Unless you're a crocodile, you're probably not keeping your house thermostat at 85°F. As a result, you'll also need a heat mat if you're growing transplants indoors. Make sure you get a thermostat with your heat mat so you can monitor the soil temp in your trays or seed starting containers. If you get the soil too hot, seeds may not germinate well. If the soil is too cool, seeds won't germinate or will be slow to germinate. The thermostat will help you keep the soil at the ideal temperature for the best germination rates.

SEED STARTING BASICS: LIGHT

If you're growing transplants in a greenhouse, you likely won't need any grow lights. But if you're growing indoors, you will need a grow light setup. There are lots of different lighting options, but white LED lights will perform the best. Also make sure your lights can be easily raised and lowered depending on the height of the plants under them.

If you grow seedlings on a kitchen counter with fluorescent ceiling lights, you'll quickly realize the importance of adjustable-height grow lights. If the light is far from the plants, they will "reach" for the light and the plant stems will become "leggy." No one likes leggy plants.

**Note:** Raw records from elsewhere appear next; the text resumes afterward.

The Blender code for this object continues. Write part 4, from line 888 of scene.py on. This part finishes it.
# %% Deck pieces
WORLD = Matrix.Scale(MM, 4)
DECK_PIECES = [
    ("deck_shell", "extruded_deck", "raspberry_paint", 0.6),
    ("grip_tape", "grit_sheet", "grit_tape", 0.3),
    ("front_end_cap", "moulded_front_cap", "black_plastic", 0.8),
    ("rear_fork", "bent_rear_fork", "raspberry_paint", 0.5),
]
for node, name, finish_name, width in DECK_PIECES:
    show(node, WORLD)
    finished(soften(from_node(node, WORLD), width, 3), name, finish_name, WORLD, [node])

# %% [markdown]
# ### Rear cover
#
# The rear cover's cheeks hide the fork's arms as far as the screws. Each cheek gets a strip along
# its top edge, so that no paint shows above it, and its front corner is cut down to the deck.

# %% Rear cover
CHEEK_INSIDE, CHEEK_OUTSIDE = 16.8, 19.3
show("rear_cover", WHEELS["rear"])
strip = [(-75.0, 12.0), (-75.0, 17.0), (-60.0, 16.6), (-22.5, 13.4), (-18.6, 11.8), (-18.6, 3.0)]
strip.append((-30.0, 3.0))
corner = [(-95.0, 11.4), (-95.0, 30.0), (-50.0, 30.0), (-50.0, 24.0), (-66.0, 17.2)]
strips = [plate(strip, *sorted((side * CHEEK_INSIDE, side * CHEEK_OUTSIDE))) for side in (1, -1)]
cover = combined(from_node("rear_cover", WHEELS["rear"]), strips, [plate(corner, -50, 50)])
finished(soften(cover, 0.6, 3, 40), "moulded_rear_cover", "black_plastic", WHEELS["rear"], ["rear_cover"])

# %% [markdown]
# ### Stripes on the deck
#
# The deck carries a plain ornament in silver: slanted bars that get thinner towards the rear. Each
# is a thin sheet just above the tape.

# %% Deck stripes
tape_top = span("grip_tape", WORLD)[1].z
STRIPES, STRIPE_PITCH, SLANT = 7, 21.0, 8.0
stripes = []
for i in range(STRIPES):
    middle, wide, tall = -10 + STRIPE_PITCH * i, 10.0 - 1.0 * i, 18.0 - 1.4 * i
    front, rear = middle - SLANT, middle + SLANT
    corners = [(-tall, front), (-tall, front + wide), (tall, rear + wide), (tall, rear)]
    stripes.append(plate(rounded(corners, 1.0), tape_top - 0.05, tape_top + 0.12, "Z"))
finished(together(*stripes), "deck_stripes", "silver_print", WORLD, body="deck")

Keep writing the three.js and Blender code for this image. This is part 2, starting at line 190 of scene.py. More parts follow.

Once seeds germinate, you'll want to lower the lights so that they sit right above the plants. This will keep them from reaching for the light and eventually becoming leggy. Choose a light setup that's easy for you to use and that fits within your budget.

 

SEED STARTING BASICS - Hand Pump Sprayer for Fertilizing Seedlings in a Seed Starting Tray

SEED STARTING BASICS: FERTILIZER

Once seeds germinate and the seedlings form their second set of leaves (also known as "true leaves"), they'll likely need some form of regular feeding to keep them healthy. Most seed starting mixes are sterile (as they should be), and they don't have many nutrients to feed the seedlings. We like to use a spray bottle or a small, hand pump sprayer to fertilize our seedlings.

When fertilizing seedlings, you'll want to make sure you use a fertilizer that has a somewhat balanced N-P-K analysis. You can use something like Miracle Gro or 20-20-20, but be careful with it. Too much of these products can burn and kill your seedlings if you're not careful. I recommend mixing no more than 1/4 cup of 20-20-20 to 1 liter of water for fertilizing seedlings.

If you want to go the organic route, Agrothrive General Purpose Fertilizer works great for feeding seedlings. We usually mix a cup of the Agrothrive liquid fertilizer per liter of water. Because it's organic, you don't have to worry about burning the plants like you do with the synthetic fertilizer. Be sure to use the code "lazydogfarm" to receive a 10% discount on your Agrothrive order.

You'll want to feed your seedlings every week until they're ready to go in the ground. If they seem to be growing slow and your outside temperatures are good for planting, you can increase the fertilization frequency to twice a week. This will "push" the transplants to grow faster and allow you to have a viable transplant in a shorter amount of time.

THE FIRST STEP IS TO TRY

Seed starting is not a skill that you'll develop overnight. The more you practice it, the better you will get. It does require a bit of precision, much like baking. But once you determine what supplies and methods work best for you, it's pretty easy. Once you've developed that skill, you'll have it with you for the rest of your life. And hopefully you'll take the time to teach others so they can grow their own transplants as well!